%%

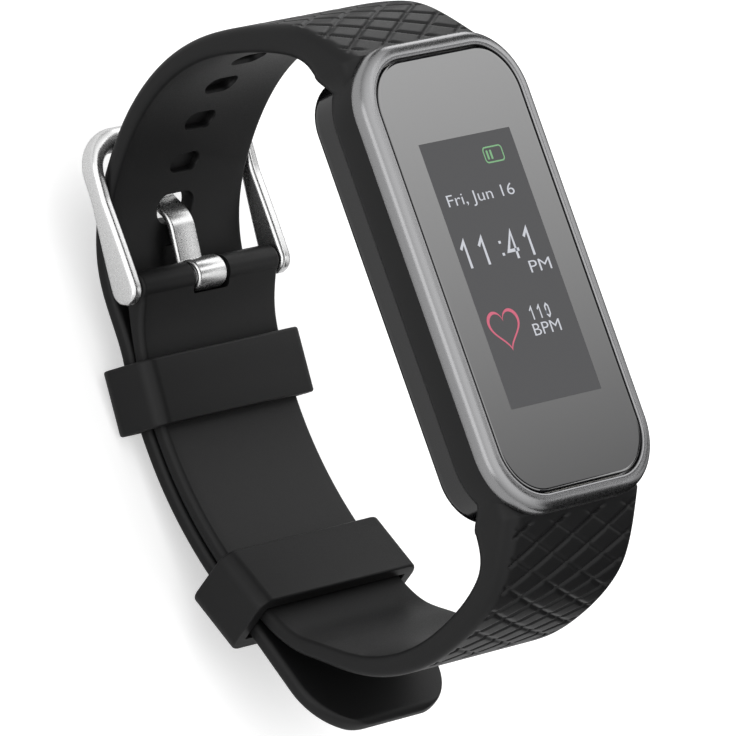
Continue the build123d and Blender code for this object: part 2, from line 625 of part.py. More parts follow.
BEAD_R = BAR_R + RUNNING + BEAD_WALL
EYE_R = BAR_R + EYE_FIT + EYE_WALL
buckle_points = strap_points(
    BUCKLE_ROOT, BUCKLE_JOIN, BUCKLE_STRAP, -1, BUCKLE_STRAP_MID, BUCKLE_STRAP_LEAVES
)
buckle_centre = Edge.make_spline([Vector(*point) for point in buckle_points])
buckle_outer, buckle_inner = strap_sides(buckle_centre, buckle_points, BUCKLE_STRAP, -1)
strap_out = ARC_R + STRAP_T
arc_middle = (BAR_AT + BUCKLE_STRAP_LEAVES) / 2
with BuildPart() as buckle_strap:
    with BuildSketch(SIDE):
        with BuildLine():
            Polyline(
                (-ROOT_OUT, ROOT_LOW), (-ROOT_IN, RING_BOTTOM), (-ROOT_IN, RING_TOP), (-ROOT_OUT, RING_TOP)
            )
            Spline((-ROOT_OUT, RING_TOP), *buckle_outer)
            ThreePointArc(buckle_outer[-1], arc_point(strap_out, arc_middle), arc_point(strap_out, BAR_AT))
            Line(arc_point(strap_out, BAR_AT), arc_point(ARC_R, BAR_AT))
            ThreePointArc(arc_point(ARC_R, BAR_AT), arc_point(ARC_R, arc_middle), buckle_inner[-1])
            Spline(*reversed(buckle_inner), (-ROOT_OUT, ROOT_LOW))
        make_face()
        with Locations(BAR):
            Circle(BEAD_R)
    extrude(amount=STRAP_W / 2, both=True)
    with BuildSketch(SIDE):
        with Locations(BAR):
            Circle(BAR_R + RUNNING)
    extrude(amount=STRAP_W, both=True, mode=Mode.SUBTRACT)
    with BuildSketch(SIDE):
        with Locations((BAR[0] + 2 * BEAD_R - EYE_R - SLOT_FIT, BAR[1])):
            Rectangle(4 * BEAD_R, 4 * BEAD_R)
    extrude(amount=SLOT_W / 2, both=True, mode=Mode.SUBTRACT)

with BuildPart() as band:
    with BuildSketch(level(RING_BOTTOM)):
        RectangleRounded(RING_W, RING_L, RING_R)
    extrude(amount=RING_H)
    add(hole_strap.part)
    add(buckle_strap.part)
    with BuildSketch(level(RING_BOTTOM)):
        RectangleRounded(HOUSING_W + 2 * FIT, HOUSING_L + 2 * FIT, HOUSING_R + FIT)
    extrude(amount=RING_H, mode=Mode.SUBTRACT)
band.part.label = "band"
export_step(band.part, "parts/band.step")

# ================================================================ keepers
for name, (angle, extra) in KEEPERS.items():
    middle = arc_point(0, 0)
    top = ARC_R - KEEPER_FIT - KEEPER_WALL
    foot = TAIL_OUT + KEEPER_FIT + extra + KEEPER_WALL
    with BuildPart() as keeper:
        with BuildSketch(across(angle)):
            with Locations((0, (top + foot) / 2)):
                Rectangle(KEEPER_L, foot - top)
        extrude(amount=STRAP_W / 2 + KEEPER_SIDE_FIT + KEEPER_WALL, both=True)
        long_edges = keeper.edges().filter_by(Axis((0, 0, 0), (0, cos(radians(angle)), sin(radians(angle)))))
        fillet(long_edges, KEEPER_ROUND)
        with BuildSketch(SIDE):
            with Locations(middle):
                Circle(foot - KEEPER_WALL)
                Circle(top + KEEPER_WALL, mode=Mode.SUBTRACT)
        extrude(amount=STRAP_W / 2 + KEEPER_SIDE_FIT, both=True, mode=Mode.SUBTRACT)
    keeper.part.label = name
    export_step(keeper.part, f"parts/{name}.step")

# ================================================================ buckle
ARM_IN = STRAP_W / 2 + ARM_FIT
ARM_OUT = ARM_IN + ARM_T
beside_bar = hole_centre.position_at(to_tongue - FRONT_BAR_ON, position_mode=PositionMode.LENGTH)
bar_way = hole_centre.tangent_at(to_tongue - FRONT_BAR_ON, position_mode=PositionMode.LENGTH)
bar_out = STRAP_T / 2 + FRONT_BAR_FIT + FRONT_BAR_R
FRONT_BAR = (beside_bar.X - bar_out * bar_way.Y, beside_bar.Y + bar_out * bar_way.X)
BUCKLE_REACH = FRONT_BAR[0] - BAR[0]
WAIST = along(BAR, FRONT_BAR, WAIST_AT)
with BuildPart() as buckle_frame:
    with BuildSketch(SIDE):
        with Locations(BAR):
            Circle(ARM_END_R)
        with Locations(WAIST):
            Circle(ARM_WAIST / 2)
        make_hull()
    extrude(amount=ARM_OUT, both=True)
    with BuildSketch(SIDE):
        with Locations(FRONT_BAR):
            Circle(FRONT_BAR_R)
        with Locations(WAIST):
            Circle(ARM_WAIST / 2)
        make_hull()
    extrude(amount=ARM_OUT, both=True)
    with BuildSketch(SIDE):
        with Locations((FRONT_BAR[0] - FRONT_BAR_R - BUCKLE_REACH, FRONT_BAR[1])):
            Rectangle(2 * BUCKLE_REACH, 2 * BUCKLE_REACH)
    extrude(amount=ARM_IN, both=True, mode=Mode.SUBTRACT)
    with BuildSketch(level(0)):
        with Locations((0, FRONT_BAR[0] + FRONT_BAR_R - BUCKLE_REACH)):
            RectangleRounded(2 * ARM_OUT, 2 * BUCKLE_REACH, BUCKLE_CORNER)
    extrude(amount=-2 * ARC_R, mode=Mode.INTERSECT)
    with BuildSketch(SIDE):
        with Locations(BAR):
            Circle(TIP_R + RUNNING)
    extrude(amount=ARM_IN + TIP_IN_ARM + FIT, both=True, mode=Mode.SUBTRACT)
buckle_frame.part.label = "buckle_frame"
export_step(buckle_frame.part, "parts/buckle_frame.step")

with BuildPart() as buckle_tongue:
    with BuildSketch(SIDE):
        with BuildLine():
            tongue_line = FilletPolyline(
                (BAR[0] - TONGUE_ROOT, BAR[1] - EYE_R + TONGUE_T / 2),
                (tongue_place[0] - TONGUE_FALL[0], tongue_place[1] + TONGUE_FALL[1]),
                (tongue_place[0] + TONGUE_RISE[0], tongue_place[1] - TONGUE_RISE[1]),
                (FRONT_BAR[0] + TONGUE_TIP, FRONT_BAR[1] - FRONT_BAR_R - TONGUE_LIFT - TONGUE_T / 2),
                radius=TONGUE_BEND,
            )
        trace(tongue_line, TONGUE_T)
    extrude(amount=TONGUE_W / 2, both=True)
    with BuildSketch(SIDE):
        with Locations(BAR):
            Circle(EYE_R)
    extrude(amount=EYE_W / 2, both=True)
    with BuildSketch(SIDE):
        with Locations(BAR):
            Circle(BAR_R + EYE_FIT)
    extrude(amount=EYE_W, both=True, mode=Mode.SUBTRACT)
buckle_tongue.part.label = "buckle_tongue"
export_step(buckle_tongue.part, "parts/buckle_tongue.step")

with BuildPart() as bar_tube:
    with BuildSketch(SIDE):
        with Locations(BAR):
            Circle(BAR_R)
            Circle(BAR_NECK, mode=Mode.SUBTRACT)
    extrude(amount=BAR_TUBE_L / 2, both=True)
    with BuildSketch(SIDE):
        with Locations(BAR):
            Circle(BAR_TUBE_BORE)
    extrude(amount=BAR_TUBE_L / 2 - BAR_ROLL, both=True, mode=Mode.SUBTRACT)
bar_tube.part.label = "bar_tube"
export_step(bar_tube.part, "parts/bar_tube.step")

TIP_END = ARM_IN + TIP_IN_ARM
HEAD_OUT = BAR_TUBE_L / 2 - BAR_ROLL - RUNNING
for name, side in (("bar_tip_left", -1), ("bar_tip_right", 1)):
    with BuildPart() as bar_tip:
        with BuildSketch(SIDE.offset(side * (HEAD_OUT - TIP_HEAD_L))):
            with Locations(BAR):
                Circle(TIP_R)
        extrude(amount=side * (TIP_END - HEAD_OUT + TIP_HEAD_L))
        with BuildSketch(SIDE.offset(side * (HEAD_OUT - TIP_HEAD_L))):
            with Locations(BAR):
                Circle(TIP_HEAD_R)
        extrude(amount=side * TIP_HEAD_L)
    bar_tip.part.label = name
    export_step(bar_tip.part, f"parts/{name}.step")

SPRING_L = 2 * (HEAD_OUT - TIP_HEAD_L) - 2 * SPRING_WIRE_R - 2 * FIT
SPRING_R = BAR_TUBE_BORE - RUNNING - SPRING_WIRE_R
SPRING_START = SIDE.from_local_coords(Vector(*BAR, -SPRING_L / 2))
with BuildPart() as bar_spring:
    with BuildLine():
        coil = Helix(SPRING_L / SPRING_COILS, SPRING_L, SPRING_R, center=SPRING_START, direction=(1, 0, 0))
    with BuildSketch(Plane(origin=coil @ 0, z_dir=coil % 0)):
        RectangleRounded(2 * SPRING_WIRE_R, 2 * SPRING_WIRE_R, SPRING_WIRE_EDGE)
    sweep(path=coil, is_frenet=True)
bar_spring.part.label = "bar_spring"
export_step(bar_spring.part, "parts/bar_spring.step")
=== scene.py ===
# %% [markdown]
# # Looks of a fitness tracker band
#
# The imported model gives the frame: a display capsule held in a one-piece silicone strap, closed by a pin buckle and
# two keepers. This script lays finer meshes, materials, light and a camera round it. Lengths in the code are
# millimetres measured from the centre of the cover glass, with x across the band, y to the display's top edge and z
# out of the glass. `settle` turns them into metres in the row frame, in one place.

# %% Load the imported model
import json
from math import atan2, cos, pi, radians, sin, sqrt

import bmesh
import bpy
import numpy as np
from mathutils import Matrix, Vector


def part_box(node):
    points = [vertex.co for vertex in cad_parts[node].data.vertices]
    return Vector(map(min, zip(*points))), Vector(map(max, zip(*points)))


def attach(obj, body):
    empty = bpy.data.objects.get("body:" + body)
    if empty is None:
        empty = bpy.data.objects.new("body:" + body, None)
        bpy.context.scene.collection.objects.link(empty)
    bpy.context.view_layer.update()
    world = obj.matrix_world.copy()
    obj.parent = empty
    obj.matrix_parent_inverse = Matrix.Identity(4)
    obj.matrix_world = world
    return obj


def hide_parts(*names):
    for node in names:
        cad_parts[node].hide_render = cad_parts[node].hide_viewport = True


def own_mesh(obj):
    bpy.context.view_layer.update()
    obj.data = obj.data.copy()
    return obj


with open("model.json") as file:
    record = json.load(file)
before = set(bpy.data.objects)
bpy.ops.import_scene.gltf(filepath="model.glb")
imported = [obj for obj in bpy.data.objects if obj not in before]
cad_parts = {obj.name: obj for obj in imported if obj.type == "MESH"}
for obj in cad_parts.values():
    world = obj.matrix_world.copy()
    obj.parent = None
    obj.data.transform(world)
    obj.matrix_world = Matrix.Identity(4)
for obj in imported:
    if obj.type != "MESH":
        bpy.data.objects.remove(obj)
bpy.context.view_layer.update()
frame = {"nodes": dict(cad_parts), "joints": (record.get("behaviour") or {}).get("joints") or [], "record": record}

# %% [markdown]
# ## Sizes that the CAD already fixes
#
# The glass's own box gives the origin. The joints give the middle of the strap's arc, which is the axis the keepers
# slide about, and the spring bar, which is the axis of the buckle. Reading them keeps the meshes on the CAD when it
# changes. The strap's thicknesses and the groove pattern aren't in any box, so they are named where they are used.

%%

_Problem to solve_:
Provide an exact reproduction of only those lines that start at the line containing "SPRING_L = 2" and end at the line containing "if empty is", inclusive.

_Written response_:
SPRING_L = 2 * (HEAD_OUT - TIP_HEAD_L) - 2 * SPRING_WIRE_R - 2 * FIT
SPRING_R = BAR_TUBE_BORE - RUNNING - SPRING_WIRE_R
SPRING_START = SIDE.from_local_coords(Vector(*BAR, -SPRING_L / 2))
with BuildPart() as bar_spring:
    with BuildLine():
        coil = Helix(SPRING_L / SPRING_COILS, SPRING_L, SPRING_R, center=SPRING_START, direction=(1, 0, 0))
    with BuildSketch(Plane(origin=coil @ 0, z_dir=coil % 0)):
        RectangleRounded(2 * SPRING_WIRE_R, 2 * SPRING_WIRE_R, SPRING_WIRE_EDGE)
    sweep(path=coil, is_frenet=True)
bar_spring.part.label = "bar_spring"
export_step(bar_spring.part, "parts/bar_spring.step")
=== scene.py ===
# %% [markdown]
# # Looks of a fitness tracker band
#
# The imported model gives the frame: a display capsule held in a one-piece silicone strap, closed by a pin buckle and
# two keepers. This script lays finer meshes, materials, light and a camera round it. Lengths in the code are
# millimetres measured from the centre of the cover glass, with x across the band, y to the display's top edge and z
# out of the glass. `settle` turns them into metres in the row frame, in one place.

# %% Load the imported model
import json
from math import atan2, cos, pi, radians, sin, sqrt

import bmesh
import bpy
import numpy as np
from mathutils import Matrix, Vector


def part_box(node):
    points = [vertex.co for vertex in cad_parts[node].data.vertices]
    return Vector(map(min, zip(*points))), Vector(map(max, zip(*points)))


def attach(obj, body):
    empty = bpy.data.objects.get("body:" + body)
    if empty is None:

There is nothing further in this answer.